Although an individual's reasonable expectation of privacy is diminished concerning
his or her physical person when subject to a lawful arrest and taken into
custody, the same may not necessarily be true with respect to the privacy of
the myriad types of information stored in a cellular telephone that he or she
is carrying at the time of arrest. . . . However, we do not need to consider
these questions in the present case.
Commonwealth v.
Phifer, supra. I cannot help but wonder
why the court took the case if it was not going to address this issue.

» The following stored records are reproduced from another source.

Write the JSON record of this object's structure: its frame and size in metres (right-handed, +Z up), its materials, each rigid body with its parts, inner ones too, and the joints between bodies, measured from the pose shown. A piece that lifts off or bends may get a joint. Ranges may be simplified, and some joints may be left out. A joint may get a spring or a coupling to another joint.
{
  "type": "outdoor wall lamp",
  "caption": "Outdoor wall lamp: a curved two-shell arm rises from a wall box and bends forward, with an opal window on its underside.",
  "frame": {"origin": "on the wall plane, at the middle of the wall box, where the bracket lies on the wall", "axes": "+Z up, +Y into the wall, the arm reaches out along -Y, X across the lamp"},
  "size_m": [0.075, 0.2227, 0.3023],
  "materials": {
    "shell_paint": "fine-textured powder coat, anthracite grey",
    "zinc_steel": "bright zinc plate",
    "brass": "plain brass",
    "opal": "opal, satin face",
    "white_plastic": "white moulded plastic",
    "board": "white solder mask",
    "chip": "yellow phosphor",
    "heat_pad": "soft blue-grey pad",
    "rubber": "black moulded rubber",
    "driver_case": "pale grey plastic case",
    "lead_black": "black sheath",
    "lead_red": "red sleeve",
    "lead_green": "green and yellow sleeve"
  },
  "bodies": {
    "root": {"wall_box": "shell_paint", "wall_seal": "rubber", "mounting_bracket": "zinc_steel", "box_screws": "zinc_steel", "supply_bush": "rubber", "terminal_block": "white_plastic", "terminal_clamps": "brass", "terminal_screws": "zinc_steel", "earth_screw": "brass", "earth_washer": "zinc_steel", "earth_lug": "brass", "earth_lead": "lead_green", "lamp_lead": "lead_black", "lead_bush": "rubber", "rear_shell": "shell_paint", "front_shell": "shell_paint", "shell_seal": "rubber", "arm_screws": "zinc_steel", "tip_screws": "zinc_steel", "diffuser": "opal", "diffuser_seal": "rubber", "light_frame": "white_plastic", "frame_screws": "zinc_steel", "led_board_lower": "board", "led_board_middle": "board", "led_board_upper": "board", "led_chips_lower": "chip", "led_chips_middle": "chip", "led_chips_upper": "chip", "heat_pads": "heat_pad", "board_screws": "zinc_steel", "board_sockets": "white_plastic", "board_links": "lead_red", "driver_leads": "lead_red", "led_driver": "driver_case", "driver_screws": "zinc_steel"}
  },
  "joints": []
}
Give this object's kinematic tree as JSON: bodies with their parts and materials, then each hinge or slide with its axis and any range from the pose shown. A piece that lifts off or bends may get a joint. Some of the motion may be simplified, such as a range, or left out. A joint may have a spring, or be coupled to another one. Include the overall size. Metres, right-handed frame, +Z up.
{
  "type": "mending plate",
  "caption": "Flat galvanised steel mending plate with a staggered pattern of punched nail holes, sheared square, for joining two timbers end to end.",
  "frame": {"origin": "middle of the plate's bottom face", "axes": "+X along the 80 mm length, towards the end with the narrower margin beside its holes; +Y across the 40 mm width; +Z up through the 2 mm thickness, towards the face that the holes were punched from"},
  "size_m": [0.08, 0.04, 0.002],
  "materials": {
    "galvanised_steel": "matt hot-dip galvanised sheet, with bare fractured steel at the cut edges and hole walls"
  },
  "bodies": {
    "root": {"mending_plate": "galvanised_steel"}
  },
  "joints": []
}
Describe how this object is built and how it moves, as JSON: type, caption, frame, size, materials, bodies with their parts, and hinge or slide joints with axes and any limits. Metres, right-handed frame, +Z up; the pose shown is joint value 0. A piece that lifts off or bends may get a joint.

One of the justices may have had similar concerns, because
as he noted in a concurring opinion, he “worr[ied] that misunderstandings
may arise from the court's apparent reliance on the bright-line rule announced
in Commonwealth v. Madera, 402 Mass. 156, 521 N.E.2d 738
(1988).” Commonwealth v. Phifer, supra (Justice Gants, concurring).
First, I believe we have yet to decide
whether this `bright-line rule’ is simply a safe harbor, or a constitutional
requirement. . . . At a minimum, Madera declares that, where
the police have both probable cause to arrest and probable cause to believe
that a container carried by the arrestee will yield evidence of the crime for
which the arrest is made, the police need not fear that a search incident to
arrest of that container will be suppressed.
I know of no case where we have
considered the admissibility of evidence found in a container searched incident
to arrest when there was probable cause to arrest . . . but there was not
probable cause that the container would yield
evidence of the crime of arrest. . . .
Second,
for the reasons set forth in the court's opinion, the `bright-line rule’ in Madera does not provide a safe harbor to
conduct a search incident to arrest of text messages or electronic mail
messages (e-mail) that may be found in a `smart’ cellular telephone
(smartphone) found on the arrestee's person.
The search in this case was
permissible because it was limited to a search of the telephone numbers
recently called from that telephone, a search that is not particularly invasive
of privacy. See Smith v. Maryland, 442 U.S. 735 (1979) (individual
has no reasonable expectation of privacy in numbers dialed on his telephone).
We have wisely not yet ruled whether a
more intrusive search of a smartphone, or any other device capable of storing
highly personal information, may be conducted as a search incident to arrest,
even where the police may have probable cause to believe that evidence of the
crime of arrest may be found in the text messages, e-mails, or other data
storage areas of the telephone where an individual maintains a reasonable
expectation of privacy. See U.S. v. Flores–Lopez, 670 F.3d 803
(U.S. Court of Appeals for the 7th Circuit 2012) (invasive cellular telephone
searches may require greater police justification).
Commonwealth v.
Phifer, supra (Justice Gants, concurring).
2 comments:
Uh, did I miss something here?
Phifer was arrested for outstanding warrants. How was the cell phone supposed "yield evidence of the crime for which the arrest is made...."
As I tell my students, I don't write these opinions . . . I just report on them.